● What this task involves
Repeat, line for line, the entries printed below.

----

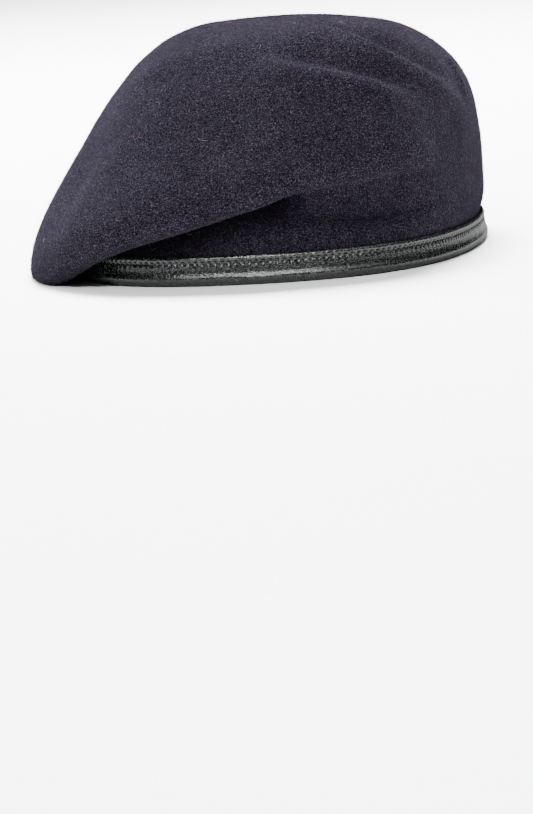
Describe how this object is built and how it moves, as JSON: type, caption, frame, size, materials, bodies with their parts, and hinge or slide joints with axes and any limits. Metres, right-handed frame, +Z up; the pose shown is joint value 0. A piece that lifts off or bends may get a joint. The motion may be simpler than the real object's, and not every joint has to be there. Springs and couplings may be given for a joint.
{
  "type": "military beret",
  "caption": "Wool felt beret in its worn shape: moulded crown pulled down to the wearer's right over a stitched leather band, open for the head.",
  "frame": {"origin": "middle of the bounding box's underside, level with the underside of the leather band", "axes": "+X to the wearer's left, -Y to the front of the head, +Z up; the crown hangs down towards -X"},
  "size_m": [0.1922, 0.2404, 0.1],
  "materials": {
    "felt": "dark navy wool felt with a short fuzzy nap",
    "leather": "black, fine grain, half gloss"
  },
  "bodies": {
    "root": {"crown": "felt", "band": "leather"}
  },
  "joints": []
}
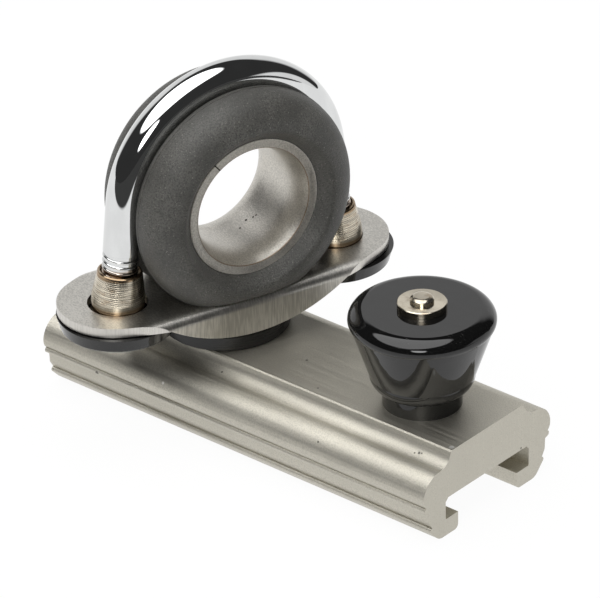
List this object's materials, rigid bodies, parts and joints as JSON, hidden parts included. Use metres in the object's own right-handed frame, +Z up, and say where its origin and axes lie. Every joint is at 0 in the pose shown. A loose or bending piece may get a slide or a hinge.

----

● Solved problem
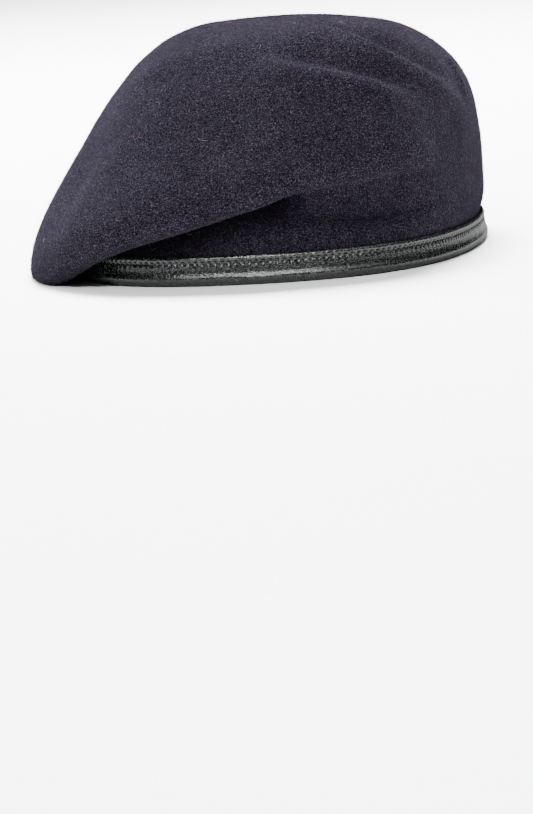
Describe how this object is built and how it moves, as JSON: type, caption, frame, size, materials, bodies with their parts, and hinge or slide joints with axes and any limits. Metres, right-handed frame, +Z up; the pose shown is joint value 0. A piece that lifts off or bends may get a joint. The motion may be simpler than the real object's, and not every joint has to be there. Springs and couplings may be given for a joint.
{
  "type": "military beret",
  "caption": "Wool felt beret in its worn shape: moulded crown pulled down to the wearer's right over a stitched leather band, open for the head.",
  "frame": {"origin": "middle of the bounding box's underside, level with the underside of the leather band", "axes": "+X to the wearer's left, -Y to the front of the head, +Z up; the crown hangs down towards -X"},
  "size_m": [0.1922, 0.2404, 0.1],
  "materials": {
    "felt": "dark navy wool felt with a short fuzzy nap",
    "leather": "black, fine grain, half gloss"
  },
  "bodies": {
    "root": {"crown": "felt", "band": "leather"}
  },
  "joints": []
}
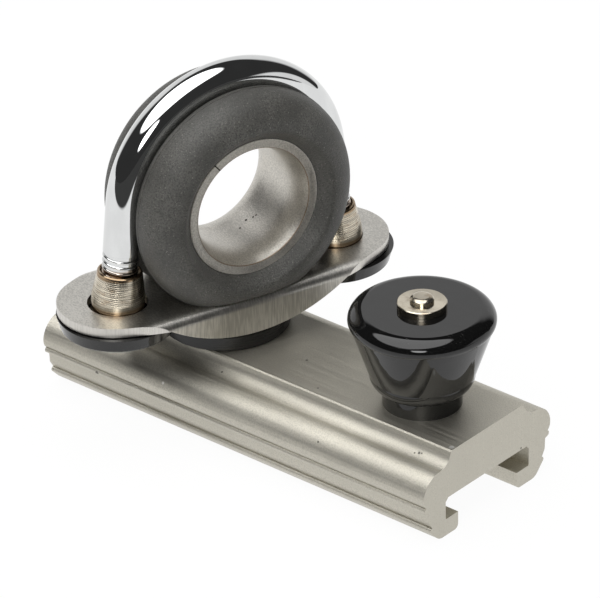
List this object's materials, rigid bodies, parts and joints as JSON, hidden parts included. Use metres in the object's own right-handed frame, +Z up, and say where its origin and axes lie. Every joint is at 0 in the pose shown. A loose or bending piece may get a slide or a hinge.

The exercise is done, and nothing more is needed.